*Instructions to follow*:
Repeat exactly the lines running from the line that contains "cutters.hide_render = True" to the line that contains "from mathutils import Matrix, Vector"; include both ends and add nothing.

(Scripts that build objects)
┄┄┄┄┄┄┄┄┄┄
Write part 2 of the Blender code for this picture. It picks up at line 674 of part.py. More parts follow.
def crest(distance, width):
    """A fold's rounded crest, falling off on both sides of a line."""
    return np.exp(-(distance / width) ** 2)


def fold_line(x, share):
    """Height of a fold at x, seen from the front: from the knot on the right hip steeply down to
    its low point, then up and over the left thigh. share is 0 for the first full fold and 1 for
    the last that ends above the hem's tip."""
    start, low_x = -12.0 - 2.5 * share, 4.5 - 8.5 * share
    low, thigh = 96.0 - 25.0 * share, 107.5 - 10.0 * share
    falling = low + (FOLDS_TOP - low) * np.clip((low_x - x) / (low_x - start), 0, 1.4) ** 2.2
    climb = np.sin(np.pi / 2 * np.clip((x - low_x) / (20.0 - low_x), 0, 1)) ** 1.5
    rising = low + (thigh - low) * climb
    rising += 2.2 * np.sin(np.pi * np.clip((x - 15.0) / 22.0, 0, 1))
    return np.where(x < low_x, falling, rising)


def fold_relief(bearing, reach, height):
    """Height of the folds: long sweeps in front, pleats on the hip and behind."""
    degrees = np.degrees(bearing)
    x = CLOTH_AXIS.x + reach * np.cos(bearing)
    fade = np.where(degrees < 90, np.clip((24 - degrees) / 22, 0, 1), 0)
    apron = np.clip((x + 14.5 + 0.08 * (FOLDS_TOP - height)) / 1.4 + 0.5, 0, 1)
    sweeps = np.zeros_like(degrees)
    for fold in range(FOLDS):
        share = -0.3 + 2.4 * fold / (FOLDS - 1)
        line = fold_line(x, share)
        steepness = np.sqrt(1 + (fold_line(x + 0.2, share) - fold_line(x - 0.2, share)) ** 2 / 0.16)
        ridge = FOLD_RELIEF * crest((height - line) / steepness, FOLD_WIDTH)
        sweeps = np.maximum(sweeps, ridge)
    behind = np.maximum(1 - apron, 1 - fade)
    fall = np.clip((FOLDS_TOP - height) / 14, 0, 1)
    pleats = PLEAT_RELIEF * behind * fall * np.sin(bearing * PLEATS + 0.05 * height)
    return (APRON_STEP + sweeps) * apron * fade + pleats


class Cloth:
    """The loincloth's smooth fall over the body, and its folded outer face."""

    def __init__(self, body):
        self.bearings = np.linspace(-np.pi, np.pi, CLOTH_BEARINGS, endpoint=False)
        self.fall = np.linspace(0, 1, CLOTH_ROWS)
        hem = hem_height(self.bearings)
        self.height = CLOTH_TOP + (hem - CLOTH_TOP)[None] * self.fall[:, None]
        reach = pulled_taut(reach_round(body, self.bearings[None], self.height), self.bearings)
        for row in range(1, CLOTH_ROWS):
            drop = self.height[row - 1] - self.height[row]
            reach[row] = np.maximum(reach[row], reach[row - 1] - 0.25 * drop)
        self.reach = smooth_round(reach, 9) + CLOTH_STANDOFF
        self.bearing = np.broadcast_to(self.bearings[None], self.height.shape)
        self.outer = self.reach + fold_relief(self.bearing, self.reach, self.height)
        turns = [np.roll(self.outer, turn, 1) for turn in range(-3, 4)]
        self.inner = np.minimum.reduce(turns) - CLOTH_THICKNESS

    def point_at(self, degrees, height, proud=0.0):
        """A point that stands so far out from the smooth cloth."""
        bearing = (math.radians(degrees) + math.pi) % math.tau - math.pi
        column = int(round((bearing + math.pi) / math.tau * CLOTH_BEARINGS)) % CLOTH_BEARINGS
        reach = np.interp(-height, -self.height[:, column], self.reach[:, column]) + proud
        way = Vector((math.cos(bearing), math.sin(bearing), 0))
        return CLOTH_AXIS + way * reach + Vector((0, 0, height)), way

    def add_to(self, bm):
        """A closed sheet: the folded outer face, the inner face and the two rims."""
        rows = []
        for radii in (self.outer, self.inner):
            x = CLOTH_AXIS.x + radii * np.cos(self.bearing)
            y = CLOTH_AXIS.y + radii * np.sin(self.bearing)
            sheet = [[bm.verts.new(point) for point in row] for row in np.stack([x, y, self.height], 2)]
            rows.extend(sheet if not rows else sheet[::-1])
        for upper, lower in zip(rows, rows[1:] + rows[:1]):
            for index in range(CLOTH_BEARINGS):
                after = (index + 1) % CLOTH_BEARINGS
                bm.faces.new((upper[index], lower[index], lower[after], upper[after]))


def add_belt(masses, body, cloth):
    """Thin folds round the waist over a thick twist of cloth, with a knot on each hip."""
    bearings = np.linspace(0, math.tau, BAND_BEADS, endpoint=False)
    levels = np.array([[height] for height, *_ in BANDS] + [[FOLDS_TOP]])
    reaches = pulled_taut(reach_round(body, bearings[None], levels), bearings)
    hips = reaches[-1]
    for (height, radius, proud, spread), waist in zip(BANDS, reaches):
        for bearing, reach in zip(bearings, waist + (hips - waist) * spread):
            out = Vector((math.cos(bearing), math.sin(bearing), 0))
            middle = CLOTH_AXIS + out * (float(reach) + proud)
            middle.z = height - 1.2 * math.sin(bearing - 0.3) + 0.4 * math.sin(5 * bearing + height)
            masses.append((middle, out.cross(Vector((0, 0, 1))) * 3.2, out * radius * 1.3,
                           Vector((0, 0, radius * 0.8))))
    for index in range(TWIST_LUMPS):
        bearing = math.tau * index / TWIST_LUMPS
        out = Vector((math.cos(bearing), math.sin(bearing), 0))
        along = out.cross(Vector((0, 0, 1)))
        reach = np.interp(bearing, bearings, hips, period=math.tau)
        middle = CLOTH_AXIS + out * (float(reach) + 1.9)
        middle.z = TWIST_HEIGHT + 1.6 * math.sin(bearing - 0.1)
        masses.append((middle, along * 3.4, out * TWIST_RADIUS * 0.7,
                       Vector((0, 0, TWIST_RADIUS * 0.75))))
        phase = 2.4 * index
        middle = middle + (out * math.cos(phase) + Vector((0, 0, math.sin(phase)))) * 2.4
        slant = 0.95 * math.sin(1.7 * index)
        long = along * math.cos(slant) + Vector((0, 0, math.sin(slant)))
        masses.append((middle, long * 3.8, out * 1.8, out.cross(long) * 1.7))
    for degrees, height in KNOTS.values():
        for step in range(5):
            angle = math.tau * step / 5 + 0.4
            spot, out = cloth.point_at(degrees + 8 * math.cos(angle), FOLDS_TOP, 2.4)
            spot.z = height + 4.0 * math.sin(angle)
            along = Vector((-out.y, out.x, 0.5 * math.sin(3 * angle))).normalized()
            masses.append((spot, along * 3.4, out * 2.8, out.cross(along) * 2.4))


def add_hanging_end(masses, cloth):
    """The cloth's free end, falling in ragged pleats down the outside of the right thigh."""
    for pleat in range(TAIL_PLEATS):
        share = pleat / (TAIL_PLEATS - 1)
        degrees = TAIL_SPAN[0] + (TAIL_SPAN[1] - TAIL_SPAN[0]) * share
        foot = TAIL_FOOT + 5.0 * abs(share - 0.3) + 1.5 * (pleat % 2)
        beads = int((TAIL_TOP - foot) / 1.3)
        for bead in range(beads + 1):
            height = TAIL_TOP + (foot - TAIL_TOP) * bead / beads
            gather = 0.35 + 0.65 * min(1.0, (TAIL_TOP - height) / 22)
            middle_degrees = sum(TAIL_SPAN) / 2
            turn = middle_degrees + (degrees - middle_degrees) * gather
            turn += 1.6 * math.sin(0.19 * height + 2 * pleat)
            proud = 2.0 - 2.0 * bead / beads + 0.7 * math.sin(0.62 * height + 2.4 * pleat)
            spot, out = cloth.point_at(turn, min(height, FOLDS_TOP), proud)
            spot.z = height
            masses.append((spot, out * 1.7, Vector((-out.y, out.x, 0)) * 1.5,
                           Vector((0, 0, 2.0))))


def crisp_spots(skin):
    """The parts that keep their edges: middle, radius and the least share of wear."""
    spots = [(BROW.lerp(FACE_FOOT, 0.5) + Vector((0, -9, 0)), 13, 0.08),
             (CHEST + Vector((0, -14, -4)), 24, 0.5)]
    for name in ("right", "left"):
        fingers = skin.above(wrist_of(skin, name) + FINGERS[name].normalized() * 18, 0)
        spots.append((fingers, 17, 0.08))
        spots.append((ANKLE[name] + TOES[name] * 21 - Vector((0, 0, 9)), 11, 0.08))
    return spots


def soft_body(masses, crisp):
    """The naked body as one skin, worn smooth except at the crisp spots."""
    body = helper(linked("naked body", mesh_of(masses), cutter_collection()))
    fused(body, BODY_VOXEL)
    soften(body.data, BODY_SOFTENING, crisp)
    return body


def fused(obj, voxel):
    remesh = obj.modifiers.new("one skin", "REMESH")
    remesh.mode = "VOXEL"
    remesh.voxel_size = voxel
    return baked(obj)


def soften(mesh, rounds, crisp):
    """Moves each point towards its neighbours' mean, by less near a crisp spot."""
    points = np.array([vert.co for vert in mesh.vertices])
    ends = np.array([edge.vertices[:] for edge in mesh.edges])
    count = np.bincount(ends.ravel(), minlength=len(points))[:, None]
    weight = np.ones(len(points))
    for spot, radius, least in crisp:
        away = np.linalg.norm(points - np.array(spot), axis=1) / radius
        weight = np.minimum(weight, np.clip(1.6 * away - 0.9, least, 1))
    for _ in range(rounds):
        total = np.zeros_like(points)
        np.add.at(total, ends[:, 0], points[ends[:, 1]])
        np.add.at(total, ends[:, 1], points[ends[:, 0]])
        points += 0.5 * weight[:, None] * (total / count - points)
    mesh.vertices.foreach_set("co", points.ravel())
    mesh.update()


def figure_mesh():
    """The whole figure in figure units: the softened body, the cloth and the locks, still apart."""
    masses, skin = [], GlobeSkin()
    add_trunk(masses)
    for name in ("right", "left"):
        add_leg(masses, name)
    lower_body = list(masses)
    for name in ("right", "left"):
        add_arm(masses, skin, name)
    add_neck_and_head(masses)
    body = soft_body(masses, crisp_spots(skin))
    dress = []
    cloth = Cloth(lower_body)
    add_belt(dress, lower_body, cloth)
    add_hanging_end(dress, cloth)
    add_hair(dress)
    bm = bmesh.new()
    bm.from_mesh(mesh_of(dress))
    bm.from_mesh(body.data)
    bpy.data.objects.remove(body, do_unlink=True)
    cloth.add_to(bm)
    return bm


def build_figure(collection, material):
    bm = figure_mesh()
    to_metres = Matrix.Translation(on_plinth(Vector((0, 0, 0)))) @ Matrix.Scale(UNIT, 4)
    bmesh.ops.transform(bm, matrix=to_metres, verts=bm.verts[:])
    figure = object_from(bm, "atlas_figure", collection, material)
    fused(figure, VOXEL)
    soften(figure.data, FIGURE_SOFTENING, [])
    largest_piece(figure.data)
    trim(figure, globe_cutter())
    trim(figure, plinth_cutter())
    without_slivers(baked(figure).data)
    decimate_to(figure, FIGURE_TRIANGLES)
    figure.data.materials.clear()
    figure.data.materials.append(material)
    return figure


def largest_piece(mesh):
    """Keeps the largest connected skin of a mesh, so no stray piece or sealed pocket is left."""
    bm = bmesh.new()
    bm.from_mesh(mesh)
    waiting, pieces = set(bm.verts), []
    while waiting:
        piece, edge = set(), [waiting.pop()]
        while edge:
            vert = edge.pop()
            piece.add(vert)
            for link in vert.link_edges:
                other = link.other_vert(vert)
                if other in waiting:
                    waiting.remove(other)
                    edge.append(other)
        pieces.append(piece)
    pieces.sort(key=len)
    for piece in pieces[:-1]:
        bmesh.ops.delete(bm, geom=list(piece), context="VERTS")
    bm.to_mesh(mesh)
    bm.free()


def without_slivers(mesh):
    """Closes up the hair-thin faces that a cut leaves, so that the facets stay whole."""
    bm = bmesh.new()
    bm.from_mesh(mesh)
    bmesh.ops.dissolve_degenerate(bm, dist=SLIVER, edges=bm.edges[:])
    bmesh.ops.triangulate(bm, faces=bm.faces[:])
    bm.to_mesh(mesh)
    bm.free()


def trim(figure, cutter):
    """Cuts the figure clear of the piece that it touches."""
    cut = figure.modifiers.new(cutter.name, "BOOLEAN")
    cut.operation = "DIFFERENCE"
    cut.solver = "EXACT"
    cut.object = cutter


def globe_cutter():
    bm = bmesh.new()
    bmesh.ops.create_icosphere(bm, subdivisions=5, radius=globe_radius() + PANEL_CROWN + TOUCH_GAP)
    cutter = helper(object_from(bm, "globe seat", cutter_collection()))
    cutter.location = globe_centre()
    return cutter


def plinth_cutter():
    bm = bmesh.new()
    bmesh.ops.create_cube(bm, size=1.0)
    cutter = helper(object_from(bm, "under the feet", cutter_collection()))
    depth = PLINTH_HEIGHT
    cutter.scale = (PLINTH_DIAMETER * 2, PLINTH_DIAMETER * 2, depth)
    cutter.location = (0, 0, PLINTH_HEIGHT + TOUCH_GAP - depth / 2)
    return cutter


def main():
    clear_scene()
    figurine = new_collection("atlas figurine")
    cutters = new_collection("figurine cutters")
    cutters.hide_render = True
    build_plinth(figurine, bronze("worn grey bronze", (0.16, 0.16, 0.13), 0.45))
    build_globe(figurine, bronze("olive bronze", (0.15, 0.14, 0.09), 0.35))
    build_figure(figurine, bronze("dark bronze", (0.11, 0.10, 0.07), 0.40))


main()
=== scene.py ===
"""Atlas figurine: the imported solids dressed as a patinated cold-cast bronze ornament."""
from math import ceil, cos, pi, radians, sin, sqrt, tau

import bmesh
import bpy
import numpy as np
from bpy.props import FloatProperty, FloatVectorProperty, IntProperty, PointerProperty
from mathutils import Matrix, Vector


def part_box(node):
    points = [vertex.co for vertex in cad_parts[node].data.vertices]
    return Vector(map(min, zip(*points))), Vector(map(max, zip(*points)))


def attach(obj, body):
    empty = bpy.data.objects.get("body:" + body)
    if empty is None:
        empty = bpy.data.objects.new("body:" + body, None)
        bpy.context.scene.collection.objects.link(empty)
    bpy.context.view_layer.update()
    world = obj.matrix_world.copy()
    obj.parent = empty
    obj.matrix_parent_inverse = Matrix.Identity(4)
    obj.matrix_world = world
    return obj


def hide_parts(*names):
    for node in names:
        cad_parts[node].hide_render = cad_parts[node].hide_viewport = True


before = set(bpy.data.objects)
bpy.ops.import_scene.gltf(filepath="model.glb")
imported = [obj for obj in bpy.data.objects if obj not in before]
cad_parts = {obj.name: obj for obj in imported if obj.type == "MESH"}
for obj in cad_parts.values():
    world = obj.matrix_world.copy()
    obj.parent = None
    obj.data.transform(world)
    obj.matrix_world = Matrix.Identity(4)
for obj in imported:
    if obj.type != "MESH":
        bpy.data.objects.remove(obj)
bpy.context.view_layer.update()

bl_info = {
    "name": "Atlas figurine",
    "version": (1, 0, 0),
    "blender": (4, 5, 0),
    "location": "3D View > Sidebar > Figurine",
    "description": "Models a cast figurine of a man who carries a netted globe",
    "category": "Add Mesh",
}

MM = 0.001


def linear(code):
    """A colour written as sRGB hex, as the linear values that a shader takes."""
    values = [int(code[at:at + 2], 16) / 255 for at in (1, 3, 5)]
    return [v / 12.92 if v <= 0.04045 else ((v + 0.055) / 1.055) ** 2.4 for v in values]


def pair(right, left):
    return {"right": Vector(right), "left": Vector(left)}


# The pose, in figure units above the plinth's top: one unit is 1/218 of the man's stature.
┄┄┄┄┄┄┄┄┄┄
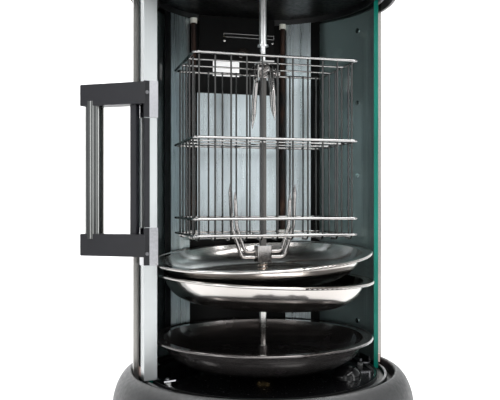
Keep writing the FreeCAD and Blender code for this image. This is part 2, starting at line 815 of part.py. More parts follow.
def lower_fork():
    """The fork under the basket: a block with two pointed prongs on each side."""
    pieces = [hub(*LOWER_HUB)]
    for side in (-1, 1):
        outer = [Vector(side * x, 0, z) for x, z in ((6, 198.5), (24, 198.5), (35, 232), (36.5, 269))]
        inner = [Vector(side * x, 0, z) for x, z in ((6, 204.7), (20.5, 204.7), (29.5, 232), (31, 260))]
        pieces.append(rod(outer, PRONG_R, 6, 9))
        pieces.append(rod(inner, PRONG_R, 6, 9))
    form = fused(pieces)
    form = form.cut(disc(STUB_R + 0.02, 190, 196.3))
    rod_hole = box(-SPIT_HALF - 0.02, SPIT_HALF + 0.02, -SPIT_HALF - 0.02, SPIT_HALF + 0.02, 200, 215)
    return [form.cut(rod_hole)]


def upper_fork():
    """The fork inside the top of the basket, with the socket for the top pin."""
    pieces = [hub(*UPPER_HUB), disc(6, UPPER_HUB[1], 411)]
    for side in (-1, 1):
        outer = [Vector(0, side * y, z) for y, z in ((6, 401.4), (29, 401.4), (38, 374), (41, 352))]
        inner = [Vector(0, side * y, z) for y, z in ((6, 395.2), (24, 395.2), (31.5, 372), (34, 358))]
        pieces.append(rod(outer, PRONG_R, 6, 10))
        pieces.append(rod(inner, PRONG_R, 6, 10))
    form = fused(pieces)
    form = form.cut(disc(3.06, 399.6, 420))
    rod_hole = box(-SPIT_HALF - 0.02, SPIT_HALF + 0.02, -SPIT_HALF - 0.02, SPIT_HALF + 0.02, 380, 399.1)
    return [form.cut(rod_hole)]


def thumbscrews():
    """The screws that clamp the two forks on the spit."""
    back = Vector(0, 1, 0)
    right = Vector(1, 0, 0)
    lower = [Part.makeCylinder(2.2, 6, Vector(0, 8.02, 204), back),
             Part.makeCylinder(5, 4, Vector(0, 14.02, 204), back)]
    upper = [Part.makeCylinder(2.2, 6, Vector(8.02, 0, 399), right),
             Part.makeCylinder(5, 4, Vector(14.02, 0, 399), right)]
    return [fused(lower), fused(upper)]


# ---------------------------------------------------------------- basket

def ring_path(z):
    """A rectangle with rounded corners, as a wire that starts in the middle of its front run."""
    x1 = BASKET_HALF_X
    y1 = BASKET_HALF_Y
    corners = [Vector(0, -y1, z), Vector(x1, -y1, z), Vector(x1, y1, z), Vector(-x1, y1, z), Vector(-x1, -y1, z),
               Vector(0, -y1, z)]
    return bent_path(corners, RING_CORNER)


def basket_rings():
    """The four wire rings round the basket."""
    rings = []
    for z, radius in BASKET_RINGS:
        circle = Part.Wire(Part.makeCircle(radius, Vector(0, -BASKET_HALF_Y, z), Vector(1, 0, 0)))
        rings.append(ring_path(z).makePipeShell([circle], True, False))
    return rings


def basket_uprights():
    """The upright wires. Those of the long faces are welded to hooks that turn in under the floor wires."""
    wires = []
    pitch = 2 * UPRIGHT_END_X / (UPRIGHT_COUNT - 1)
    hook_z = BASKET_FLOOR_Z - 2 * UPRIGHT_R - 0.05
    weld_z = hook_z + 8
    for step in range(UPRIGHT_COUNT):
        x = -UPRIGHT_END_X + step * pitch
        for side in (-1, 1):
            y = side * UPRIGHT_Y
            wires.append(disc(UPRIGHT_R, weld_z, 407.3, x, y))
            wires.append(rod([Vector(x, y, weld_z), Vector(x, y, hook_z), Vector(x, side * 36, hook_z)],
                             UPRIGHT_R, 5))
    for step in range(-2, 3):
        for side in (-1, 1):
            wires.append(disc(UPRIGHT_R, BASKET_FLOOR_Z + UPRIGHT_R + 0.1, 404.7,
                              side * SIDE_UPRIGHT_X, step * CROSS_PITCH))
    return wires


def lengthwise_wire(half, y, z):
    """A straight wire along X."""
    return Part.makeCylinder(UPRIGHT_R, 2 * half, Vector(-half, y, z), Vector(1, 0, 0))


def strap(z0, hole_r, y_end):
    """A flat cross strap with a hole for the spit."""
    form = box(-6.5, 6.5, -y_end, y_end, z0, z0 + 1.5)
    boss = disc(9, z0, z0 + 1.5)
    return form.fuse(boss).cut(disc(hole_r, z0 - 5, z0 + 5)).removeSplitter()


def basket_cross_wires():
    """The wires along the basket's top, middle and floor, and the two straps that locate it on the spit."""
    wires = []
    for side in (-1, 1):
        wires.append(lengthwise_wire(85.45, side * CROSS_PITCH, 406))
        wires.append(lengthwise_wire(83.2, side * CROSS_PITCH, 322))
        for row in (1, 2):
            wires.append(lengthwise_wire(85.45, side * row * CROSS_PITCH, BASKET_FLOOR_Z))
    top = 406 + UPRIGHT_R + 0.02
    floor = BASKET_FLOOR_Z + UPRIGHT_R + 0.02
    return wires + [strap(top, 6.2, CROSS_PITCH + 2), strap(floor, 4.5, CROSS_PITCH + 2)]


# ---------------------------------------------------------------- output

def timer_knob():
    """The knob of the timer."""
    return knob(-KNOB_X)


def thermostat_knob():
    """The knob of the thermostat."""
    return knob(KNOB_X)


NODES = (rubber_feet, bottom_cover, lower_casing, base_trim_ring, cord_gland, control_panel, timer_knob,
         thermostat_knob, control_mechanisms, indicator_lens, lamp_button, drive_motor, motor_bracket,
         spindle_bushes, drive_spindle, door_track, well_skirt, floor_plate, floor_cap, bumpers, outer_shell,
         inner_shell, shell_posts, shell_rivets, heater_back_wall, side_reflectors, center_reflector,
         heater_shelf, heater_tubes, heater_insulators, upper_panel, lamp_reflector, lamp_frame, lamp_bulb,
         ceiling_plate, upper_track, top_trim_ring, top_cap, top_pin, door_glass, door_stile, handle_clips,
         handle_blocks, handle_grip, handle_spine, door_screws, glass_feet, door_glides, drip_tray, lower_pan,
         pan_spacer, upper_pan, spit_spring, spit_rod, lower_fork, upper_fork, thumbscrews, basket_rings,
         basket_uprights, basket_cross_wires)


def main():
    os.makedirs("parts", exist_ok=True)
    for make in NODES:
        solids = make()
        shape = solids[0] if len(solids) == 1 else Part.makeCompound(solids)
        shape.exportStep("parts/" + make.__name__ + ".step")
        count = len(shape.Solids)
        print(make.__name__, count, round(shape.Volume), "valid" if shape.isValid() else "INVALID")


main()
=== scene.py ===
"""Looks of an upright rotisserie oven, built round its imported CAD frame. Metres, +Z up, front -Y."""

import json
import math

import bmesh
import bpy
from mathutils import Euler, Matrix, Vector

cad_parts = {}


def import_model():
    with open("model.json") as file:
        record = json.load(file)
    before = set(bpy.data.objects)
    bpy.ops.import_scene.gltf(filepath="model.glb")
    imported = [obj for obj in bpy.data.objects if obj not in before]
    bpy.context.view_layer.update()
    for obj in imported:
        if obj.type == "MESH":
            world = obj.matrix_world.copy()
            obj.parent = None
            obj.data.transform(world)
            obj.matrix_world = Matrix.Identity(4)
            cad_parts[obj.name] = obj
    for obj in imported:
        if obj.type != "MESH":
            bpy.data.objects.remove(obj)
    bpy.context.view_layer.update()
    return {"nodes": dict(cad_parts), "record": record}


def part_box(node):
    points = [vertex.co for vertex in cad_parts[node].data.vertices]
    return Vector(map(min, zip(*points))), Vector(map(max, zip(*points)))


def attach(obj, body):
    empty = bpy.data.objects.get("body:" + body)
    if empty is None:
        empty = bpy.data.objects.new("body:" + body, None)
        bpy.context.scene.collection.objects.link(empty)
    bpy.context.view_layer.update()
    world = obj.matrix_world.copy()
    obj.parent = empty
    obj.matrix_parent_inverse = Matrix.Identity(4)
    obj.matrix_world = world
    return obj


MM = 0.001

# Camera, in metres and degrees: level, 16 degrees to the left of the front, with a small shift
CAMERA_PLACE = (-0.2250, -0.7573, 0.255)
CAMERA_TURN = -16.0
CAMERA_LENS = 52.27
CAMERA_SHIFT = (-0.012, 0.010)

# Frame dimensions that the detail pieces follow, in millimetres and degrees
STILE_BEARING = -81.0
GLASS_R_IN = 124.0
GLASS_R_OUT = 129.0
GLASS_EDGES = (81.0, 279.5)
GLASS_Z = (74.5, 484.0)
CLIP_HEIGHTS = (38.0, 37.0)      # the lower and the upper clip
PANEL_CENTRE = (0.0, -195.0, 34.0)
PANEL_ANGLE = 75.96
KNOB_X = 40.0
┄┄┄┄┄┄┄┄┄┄
*Complete output*:
    cutters.hide_render = True
    build_plinth(figurine, bronze("worn grey bronze", (0.16, 0.16, 0.13), 0.45))
    build_globe(figurine, bronze("olive bronze", (0.15, 0.14, 0.09), 0.35))
    build_figure(figurine, bronze("dark bronze", (0.11, 0.10, 0.07), 0.40))


main()
=== scene.py ===
"""Atlas figurine: the imported solids dressed as a patinated cold-cast bronze ornament."""
from math import ceil, cos, pi, radians, sin, sqrt, tau

import bmesh
import bpy
import numpy as np
from bpy.props import FloatProperty, FloatVectorProperty, IntProperty, PointerProperty
from mathutils import Matrix, Vector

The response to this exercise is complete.